Weights can be done in various ways. However, probably the most useful is using a random forest or a regression.The steps here are simple. 1) Create a dataframe of each predictor as an X matrix. 2) The y vector for our regression output will be the original dependent variable from our testing set. 3) Calculate the absolute effect of each model on the dependent variable and weigh them from out of the sum effect USING THE TEST DATA 4) Multiply the probabilities with each prediction.
Another approach to finding the best probability ratios is by just gridsearching our way to the best estimate. However, what’s the fun of brute-forcing our way into everything when we can finesse with real analytics? Isn’t that the point of learning this stuff? Note here, however that brute force gridsearch may come up with a more accurate estimate. Yet, these are estimates and are only as reliable as the method we use.
# Creating X and y matrix (rf and regression takes care of intercept
dtests <- data.frame(outs = tests$Total_Users ,cbind(pp1,pp2,pp3))
rownames(dtrain) <- NULL
# Perform Regression this time.
ob_tests <- lm(outs ~.,data = dtests)
relative_coeffs <- sapply(1:3,function(i)ob_tests$coefficients[-1][i]*median(dtrain[-1,i]))
(prbs <- abs(relative_coeffs)/sum(abs(relative_coeffs)))
# Multiply with prediction
trainpred <- sapply(1:3, function(x) prbs[x]*get(paste("p",x, sep = ""))) %>% rowSums()
testspred <- sapply(1:3, function(x) prbs[x]*get(paste("pp",x, sep = ""))) %>% rowSums()

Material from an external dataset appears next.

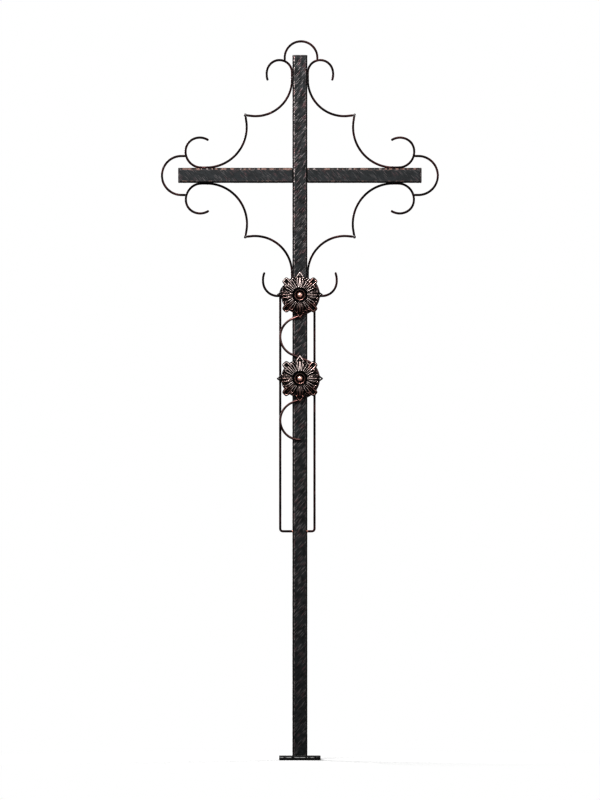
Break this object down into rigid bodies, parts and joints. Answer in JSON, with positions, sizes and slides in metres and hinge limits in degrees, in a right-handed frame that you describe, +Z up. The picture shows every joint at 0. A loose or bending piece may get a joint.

# Compare with Straight Average
nowttrain <- (p1+p2+p3)/3
nowttests <- (pp1+pp2+pp3)/3
## pp1 pp2 pp3
## 0.31034146 0.02346618 0.66619236
Using our testing data to generate probabilities, XG Boost seems to be our number one model with Random Forest and decision trees falling further behind. The reason why we use the test data to generate our predictions rather than the training data is because everything we do moving forward in prediction is based on unseen samples. If we use the probabilities of the training data, we will risk overfitting even more to our original model outputs.
rmse <- function(yi,yhat) sqrt(mean((yi - yhat)^2))
# Training Prediction rmse
tr <- cbind(Combined = rmse(trainpred, train$Total_Users),
Straight = rmse(nowttrain, train$Total_Users),
rbind(sapply(1:3, function(x) rmse(get(paste("p",x, sep = "")),train$Total_Users))))
colnames(tr) <- c("Combined", "Straight","p1","p2","p3")
ts <- cbind(Combined = rmse(testspred, tests$Total_Users),
Straight = rmse(nowttests, tests$Total_Users),
rbind(sapply(1:3, function(x) rmse(get(paste("pp",x, sep = "")),tests$Total_Users))))
colnames(ts) <- c("Combined", "Straight","p1","p2","p3")
c1 <- rbind(tr,ts); rownames(c1) <- c("Train","Test")
c1
## Combined Straight p1 p2 p3
## Train 32.5351 46.05146 33.40411 104.1434 45.24019
## Test 37.5655 54.97742 65.57628 103.7834 45.13202
Here we see the prediction RMSE outputs. Immediately, we notice here that our combined model has the best RMSE and performs better than every single grouping. Random Forest seems to be completely overfitting whereas the other models are very consistent accross the board. Although our RF has been overfitting, the Combined Train-Test estimate is not overfit due to the offset of the other models. By weighting our predictions, we were able to mitigate our high variance issue that came from the random Forest while also increasing RMSE overall. It really is the best of all worlds.
Interpreting output
Simply here, our output is our previous performance benchmark. The goal is to exceed what is predicted for the future. If we gain riders below this prediction, we are underperforming in this time frame. If we obtain riders above this prediction, we are performing above what we predict to expect.
train <- as_tibble(cbind(train,"Predicted"= trainpred))
tests <- as_tibble(cbind(tests,"Predicted"= testspred))
tail(tests)[10:14]
I just chose the tail test estimates just so you can see how close we can get with our estimates. We aren’t spot on, but we are close.
total <- rbind(train,tests)
mean((total$Predicted-total$Total_Users) > 0)
# [1] 0.541343
On average, we are going to be overestimating our predictions by 54%. This, for our case is a great thing because this can encourage our employees to expect a higher standard. We noticed previously that our RMSE is in between 32-37 which indicates a higher possible gap on average.
Remember, these are benchmarks against past performance!! This means it can technically be treated like the real Total Users value.
Other Notes
Hopefully this opens your eyes on the power of ensemble models and how you can go on to build one yourself. We did not cover categorical estimates, but you can see how changing the weighting model type from regression to classification (multinomial, logistic, rf) can yield the desired estimates. Furthermore, it is important to note that performance gains are realized when the model itself uses independent data. Scrambling image, sound, table data into three separate models and averaging can potentially impact your performance by quite a margin. Good luck on your next project!